**OBJECTIVE:**
Return every line below in which "bodies" appears.

**DATA SEGMENT:**
::::::::::
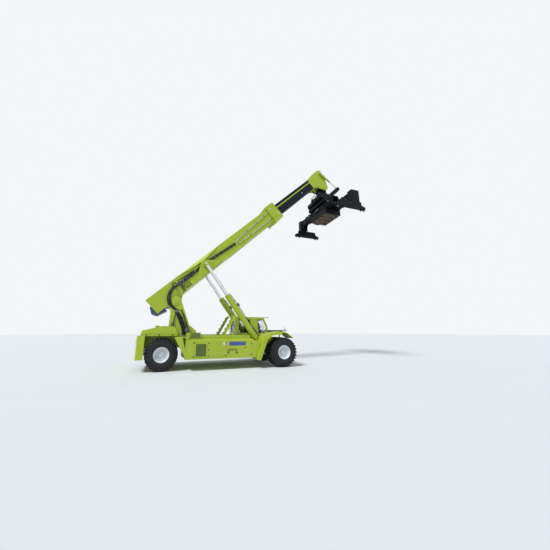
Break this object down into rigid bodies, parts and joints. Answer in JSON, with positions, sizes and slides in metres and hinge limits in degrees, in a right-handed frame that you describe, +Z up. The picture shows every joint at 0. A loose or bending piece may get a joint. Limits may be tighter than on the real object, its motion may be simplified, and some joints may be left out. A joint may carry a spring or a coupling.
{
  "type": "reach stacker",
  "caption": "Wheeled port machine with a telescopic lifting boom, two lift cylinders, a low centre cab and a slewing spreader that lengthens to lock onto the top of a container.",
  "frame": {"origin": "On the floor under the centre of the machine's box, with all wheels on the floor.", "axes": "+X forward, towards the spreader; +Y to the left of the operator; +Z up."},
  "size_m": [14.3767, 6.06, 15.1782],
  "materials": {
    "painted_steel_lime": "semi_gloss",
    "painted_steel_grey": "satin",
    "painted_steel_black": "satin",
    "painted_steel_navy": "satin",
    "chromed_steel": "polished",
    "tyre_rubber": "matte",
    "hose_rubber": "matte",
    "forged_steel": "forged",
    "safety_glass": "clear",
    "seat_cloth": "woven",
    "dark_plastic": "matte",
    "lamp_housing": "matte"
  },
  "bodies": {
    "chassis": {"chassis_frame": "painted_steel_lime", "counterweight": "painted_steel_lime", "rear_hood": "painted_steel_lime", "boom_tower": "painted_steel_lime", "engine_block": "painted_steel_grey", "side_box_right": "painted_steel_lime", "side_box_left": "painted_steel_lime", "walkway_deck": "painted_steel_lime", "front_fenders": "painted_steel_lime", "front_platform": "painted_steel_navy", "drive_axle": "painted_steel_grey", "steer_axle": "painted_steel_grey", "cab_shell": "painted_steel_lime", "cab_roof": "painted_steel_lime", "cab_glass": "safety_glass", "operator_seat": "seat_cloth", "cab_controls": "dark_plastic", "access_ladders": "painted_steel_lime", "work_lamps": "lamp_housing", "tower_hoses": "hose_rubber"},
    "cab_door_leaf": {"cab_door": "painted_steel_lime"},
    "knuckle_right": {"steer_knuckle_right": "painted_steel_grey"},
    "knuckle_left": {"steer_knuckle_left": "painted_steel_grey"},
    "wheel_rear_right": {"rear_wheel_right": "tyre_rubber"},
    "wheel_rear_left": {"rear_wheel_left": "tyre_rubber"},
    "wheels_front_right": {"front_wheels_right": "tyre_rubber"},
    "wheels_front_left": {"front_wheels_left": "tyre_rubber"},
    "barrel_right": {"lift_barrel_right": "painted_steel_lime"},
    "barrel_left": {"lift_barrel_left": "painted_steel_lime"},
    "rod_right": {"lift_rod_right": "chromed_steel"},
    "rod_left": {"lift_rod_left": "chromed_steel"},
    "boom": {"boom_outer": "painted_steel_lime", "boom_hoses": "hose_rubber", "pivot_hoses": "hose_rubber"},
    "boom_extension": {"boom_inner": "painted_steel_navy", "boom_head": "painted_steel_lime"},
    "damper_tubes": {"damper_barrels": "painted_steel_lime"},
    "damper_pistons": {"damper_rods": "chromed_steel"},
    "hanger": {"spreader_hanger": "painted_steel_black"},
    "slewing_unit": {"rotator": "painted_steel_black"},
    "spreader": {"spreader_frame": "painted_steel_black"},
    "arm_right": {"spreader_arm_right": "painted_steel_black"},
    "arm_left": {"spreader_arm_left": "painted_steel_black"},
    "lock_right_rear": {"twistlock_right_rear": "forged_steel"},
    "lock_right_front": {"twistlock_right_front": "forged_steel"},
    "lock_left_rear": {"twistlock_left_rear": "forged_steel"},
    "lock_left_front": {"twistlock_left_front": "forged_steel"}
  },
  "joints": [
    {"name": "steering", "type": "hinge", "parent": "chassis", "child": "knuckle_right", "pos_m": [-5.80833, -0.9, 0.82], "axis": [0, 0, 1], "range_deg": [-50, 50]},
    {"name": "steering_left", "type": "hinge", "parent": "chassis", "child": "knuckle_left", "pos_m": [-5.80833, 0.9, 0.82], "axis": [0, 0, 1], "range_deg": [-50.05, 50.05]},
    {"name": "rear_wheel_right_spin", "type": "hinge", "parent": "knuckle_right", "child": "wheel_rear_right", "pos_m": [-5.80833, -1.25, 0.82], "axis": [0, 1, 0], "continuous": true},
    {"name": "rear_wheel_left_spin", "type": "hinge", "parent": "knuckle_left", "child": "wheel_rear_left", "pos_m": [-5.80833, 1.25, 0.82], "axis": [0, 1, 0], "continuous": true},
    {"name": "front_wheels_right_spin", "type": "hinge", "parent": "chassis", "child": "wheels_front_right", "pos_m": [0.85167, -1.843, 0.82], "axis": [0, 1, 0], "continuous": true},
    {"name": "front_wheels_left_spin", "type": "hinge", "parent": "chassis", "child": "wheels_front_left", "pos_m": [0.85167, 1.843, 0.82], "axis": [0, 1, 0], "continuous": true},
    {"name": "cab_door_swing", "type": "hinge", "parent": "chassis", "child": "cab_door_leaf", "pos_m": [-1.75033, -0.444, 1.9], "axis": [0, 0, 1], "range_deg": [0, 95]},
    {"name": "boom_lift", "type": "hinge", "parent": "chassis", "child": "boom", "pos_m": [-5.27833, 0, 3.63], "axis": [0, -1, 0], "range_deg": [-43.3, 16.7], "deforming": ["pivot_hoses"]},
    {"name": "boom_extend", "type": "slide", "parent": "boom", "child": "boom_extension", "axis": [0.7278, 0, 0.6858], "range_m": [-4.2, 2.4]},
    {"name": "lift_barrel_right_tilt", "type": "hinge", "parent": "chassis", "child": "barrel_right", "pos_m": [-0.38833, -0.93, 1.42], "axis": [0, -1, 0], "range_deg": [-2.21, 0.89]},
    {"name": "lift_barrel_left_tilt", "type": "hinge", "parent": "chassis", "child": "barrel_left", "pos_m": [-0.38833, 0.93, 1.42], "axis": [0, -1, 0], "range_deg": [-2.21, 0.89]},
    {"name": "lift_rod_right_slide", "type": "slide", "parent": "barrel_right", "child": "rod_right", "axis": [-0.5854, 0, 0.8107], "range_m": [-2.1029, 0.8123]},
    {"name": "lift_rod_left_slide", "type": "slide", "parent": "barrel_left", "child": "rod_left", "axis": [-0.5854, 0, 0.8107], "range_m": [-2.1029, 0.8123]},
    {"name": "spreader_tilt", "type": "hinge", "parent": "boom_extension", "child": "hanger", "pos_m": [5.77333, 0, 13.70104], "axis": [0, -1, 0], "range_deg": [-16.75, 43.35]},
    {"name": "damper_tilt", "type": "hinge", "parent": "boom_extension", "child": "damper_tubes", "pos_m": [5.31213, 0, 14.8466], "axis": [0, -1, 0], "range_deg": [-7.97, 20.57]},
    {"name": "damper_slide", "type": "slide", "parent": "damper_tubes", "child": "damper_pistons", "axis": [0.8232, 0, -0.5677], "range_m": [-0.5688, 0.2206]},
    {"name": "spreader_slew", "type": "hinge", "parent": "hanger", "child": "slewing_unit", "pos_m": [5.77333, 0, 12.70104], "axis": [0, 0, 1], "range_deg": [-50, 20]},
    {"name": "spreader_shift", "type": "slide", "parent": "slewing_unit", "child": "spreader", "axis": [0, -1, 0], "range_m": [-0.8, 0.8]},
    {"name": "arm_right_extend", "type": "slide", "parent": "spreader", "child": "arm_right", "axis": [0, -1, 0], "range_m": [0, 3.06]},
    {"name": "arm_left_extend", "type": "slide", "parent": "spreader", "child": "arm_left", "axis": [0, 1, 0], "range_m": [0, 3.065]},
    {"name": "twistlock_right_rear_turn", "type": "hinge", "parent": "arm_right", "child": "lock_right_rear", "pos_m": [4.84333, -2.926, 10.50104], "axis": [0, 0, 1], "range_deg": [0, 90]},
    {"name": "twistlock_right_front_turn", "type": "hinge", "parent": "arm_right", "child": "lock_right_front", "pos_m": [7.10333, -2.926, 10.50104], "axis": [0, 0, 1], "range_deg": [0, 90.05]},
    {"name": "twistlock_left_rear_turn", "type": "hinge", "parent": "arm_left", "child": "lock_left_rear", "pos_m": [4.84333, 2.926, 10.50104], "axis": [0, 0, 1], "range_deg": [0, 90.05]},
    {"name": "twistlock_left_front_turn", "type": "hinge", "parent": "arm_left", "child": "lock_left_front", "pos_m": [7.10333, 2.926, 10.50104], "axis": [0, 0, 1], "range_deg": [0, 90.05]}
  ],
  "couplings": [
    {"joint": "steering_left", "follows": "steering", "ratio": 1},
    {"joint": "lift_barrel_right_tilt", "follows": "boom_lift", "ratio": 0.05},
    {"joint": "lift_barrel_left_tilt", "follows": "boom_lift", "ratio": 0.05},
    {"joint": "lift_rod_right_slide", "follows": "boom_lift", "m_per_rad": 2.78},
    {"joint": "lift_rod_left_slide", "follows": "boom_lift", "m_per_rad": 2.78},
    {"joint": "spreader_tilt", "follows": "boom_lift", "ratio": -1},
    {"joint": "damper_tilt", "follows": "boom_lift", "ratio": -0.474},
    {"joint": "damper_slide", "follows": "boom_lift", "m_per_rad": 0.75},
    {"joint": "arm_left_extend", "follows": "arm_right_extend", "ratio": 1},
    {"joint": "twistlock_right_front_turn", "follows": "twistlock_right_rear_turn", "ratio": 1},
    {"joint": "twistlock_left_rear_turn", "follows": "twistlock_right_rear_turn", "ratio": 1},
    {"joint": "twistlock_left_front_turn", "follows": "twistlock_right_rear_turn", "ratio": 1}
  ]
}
::::::::::
**SOLUTION TO THIS EXERCISE:**
Break this object down into rigid bodies, parts and joints. Answer in JSON, with positions, sizes and slides in metres and hinge limits in degrees, in a right-handed frame that you describe, +Z up. The picture shows every joint at 0. A loose or bending piece may get a joint. Limits may be tighter than on the real object, its motion may be simplified, and some joints may be left out. A joint may carry a spring or a coupling.
  "bodies": {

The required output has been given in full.